Terminating Japan-funded LRT project cost over Rs. 5 Bn to Sri Lanka
When Gotabaya Rajapaksa was elected to power, he ordered the immediate termination of a Japan-funded light rail transit (LRT) project.
A special audit report by the Auditor General of Sri Lanka revealed that this decision alone cost the country Rs. 5.978 Billion.
The project was suspended following a letter issued by the then-Secretary to the President on the 21st of September 2020, citing that the project was not the appropriate cost effective transport solution.
The Japan International Cooperation Agency had provided the facility of paying the said loan during a period of 40 years including a grace period of 12 years and the annual interest rate thereon was 0.1 per cent.
A special audit report by the Auditor General of Sri Lanka revealed that the decision to terminate the project without any proper study led to an uneconomic expenditure of Rs. 5.978 Billion that was already spend on the project.
It said that the Government of Sri Lanka had decided to unilaterally terminate Japanese-funded Light Railway project with no alternative solutions.
Despite having commenced the implementation process of the Light Rail Transit System Project, the Government of Sri Lanka had decided to terminate the project unilaterally and a sum of Rs. 5,978 million had been incurred as cost on the project whereas a sum of Rs. 604 million remained payable as outstanding invoice value by 31 December 2021, and that sum has not yet been settled.
Additionally, a sum of Rs. 167 million had been claimed by the consultancy firm as expenses relating to the termination of project. This sum would be observed as an uneconomic expenditure incurred by the Government of Sri Lanka in case of failing to recommence and complete the implementation of the project by utilizing the results already gained through the expenditure so incurred.
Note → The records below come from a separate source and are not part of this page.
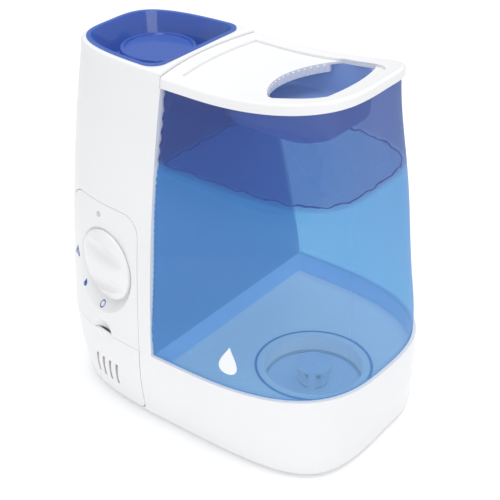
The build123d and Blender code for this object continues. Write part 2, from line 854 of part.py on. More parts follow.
# ---------------------------------------------------------------- scent drawer
with BuildPart() as pad_drawer:
    hull(base_heights, 0)
    hull([foot_height - 1, 18.0, 42.0, rim_z + 1], drawer_wall, mode=Mode.SUBTRACT)
    extrude(drawer_outline(0), amount=200, mode=Mode.INTERSECT)
    with Locations((0, 0, rim_z - drawer_inner_gap)):
        Box(600, 600, 50, align=(Align.CENTER, Align.CENTER, Align.MIN), mode=Mode.SUBTRACT)
    scoop_at = -wall_y(scoop_x, rim_z) - dimple_radius + dimple_depth
    with Locations((scoop_x, scoop_at, rim_z - 4)):
        Sphere(dimple_radius, mode=Mode.SUBTRACT)
    with BuildSketch(Plane.XZ):
        for louvre_x in louvre_tops:
            with BuildLine() as bow:
                ThreePointArc(
                    (louvre_x, louvre_high_z),
                    (louvre_x + louvre_shift / 2 - louvre_bow, (louvre_low_z + louvre_high_z) / 2),
                    (louvre_x + louvre_shift, louvre_low_z),
                )
            trace(bow.line, line_width=louvre_width)
    extrude(amount=200, mode=Mode.SUBTRACT)
    with BuildPart(mode=Mode.PRIVATE) as drawer_tray:
        hull([foot_height, 18.0, 42.0], drawer_wall - 0.2)
        with BuildSketch(Plane.XY.offset(drawer_tray_z)) as tray_plan:
            add(rounded_box(drawer_tray_left, drawer_tray_right, -120, drawer_tray_back, 3))
        extrude(tray_plan.sketch, amount=drawer_tray_height, mode=Mode.INTERSECT)
        with BuildSketch(Plane.XY.offset(drawer_tray_z + drawer_tray_wall)) as tray_inner:
            add(rounded_box(drawer_tray_left + drawer_tray_wall, drawer_tray_right - drawer_tray_wall,
                            -121, drawer_tray_back - drawer_tray_wall, 2))
        extrude(tray_inner.sketch, amount=drawer_tray_height, mode=Mode.SUBTRACT)
    add(drawer_tray.part)
finish(pad_drawer, "pad_drawer")

with BuildPart() as scent_pad:
    with BuildSketch(Plane.XY.offset(drawer_tray_z + drawer_tray_wall)):
        add(rounded_box(drawer_tray_left + 3, drawer_tray_right - 3, -76, drawer_tray_back - 3, 2))
    extrude(amount=pad_thickness)
finish(scent_pad, "scent_pad")

with BuildPart() as drawer_guide:
    for side, edge in ((-1, drawer_tray_left), (1, drawer_tray_right)):
        inner = edge + side * drawer_inner_gap
        with BuildSketch(Plane.XZ.offset(guide_back)):
            with BuildLine():
                Polyline(
                    (inner - side * 4, cover_top),
                    (inner + side * 2, cover_top),
                    (inner + side * 2, drawer_tray_z + 8),
                    (inner, drawer_tray_z + 8),
                    (inner, drawer_tray_z - 0.2),
                    (inner - side * 4, drawer_tray_z - 0.2),
                    close=True,
                )
            make_face()
        extrude(amount=guide_length)
finish(drawer_guide, "drawer_guide")

# ---------------------------------------------------------------- fan and air duct
fan_plane = Plane((fan_x, fan_y, fan_z), x_dir=(1, 0, 0), z_dir=(0, -1, 0))
fan_back = -fan_depth / 2

with BuildPart() as fan_frame:
    with BuildSketch(fan_plane.offset(fan_back)):
        RectangleRounded(fan_size, fan_size, 4)
        Circle(fan_bore, mode=Mode.SUBTRACT)
    extrude(amount=fan_depth)
    with BuildSketch(fan_plane.offset(fan_back)):
        Circle(fan_hub)
        with PolarLocations(0, 3):
            with Locations((fan_bore / 2 + 1, 0)):
                Rectangle(fan_bore + 2, 3)
        Circle(1.5, mode=Mode.SUBTRACT)
    extrude(amount=1.6)
    with BuildSketch(fan_plane.offset(fan_back)):
        with GridLocations(fan_size - 8, fan_size - 8, 2, 2):
            Circle(1.8)
    extrude(amount=fan_depth, mode=Mode.SUBTRACT)
finish(fan_frame, "fan_frame")

with BuildPart() as fan_motor:
    with BuildSketch(fan_plane.offset(fan_back + 1.6)):
        Circle(fan_hub - 2.4)
        Circle(1.2, mode=Mode.SUBTRACT)
    extrude(amount=5)
finish(fan_motor, "fan_motor")

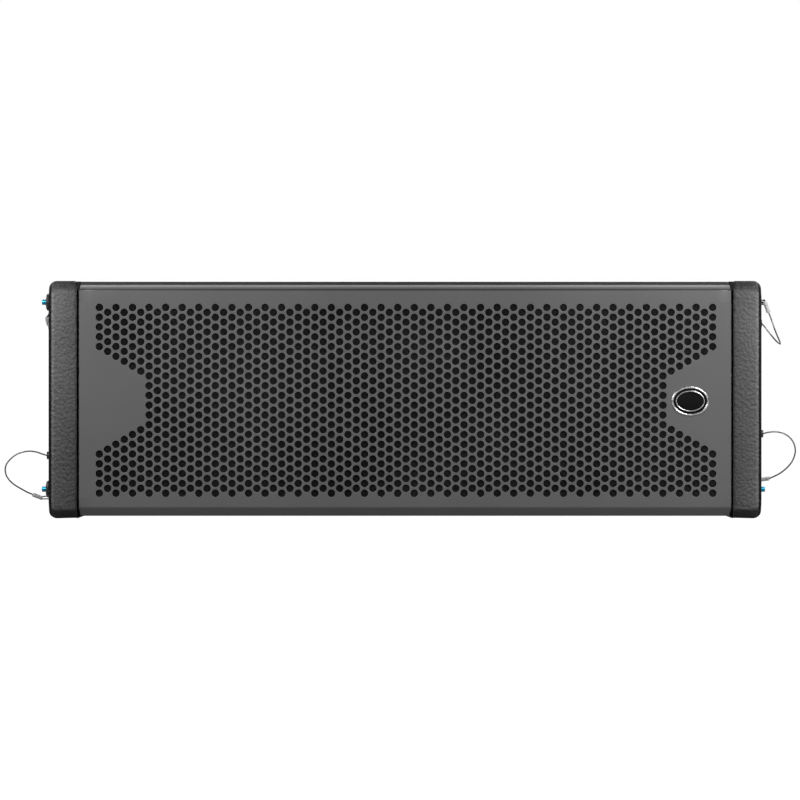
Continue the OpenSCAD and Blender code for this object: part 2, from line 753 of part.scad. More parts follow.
wire(route_top_left, [1, 0, 0]);  // lanyard_top_left
wire(route_top_right, [0.93, 0, 0.37]);  // lanyard_top_right
wire(route_bottom_left, [0, 1, 0]);  // lanyard_bottom_left
wire(route_bottom_right, [0, 1, 0]);  // lanyard_bottom_right
ferrule(-1, front_top_pin, route_top_left, ferrule_top_left, [0.6, -0.8]);
ferrule(1, front_top_pin, route_top_right, ferrule_top_right, [-1, 0]);
ferrule(-1, front_low_pin, route_bottom_left, ferrule_bottom_left, [0, -1]);
ferrule(1, front_low_pin, route_bottom_right, ferrule_bottom_right, [0, 1]);
lanyard_anchors();
grille();
grille_foam();
badge_rim();
badge_plate();
woofer_frame(-1);  // woofer_frame_left
woofer_frame(1);  // woofer_frame_right
woofer_cone(-1);  // woofer_cone_left
woofer_cone(1);  // woofer_cone_right
woofer_suspension(-1);  // woofer_suspension_left
woofer_suspension(1);  // woofer_suspension_right
woofer_magnet(-1);  // woofer_magnet_left
woofer_magnet(1);  // woofer_magnet_right
woofer_screws();
horn();
compression_driver();
crossover_board();
input_plate();
input_sockets();
back_screws();
rear_handle(-1);  // rear_handle_left
rear_handle(1);  // rear_handle_right
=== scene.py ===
"""Line array loudspeaker module: looks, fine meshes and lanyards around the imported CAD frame."""
import math
import bmesh
import bpy
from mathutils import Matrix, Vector


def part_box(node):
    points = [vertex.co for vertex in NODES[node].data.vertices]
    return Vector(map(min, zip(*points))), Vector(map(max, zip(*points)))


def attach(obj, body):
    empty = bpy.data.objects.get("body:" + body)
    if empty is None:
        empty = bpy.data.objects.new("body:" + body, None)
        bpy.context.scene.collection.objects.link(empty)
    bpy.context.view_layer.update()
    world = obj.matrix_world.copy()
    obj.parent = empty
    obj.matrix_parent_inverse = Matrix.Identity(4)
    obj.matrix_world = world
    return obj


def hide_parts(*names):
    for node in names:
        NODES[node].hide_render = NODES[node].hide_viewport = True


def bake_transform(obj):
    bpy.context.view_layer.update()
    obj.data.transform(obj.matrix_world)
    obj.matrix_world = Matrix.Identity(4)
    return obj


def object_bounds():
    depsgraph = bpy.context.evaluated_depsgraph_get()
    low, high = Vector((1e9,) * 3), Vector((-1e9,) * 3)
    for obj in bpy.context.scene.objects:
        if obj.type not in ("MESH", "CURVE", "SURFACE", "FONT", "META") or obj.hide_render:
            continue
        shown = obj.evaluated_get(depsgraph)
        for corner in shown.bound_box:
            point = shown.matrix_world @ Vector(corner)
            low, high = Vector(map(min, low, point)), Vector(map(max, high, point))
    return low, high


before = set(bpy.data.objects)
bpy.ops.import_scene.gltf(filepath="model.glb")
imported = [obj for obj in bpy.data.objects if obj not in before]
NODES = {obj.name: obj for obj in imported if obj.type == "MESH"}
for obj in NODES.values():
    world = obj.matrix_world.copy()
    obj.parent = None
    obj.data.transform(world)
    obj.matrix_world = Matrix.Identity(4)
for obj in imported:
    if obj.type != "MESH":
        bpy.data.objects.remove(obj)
cad_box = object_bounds()

MM = 0.001
SCENE = bpy.context.scene
WEDGE = math.radians(8)
TINY = 1e-7
SIDES = (("left", -1), ("right", 1))
PINS = {
    "front_top_left": "top_left", "front_top_right": "top_right",
    "front_bottom_left": "bottom_left", "front_bottom_right": "bottom_right",
    "rear_left": None, "rear_right": None,
}


# --- Small helpers -------------------------------------------------------------------------

def new_object(name, mesh, material, body="cabinet", replaced=()):
    """Links a mesh as a piece that rides on a body and may stand for CAD nodes."""
    obj = bpy.data.objects.new(name, mesh)
    SCENE.collection.objects.link(obj)
    if not mesh.materials:
        mesh.materials.append(material)
    if body:
        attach(obj, body)
    if replaced:
        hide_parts(*replaced)
    return obj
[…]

The decision taken by the Government of Sri Lanka unilaterally, the claim of Rs. 5,169 million (inclusive of the outstanding amount of Rs. 604 million payable to the consultancy firm as mentioned in Paragraph 6.1 above and the sum of Rs. 167 million demanded by the consultancy firm as expenses relating to the termination of project) demanded by main consultant- Oriental Consultants Global Company Limited, or the sum paid in favor of that request as well as interest on delay of compensation likely to be paid in due course along with any other payment, would certainly become an uneconomic expenditure for the Government of Sri Lanka.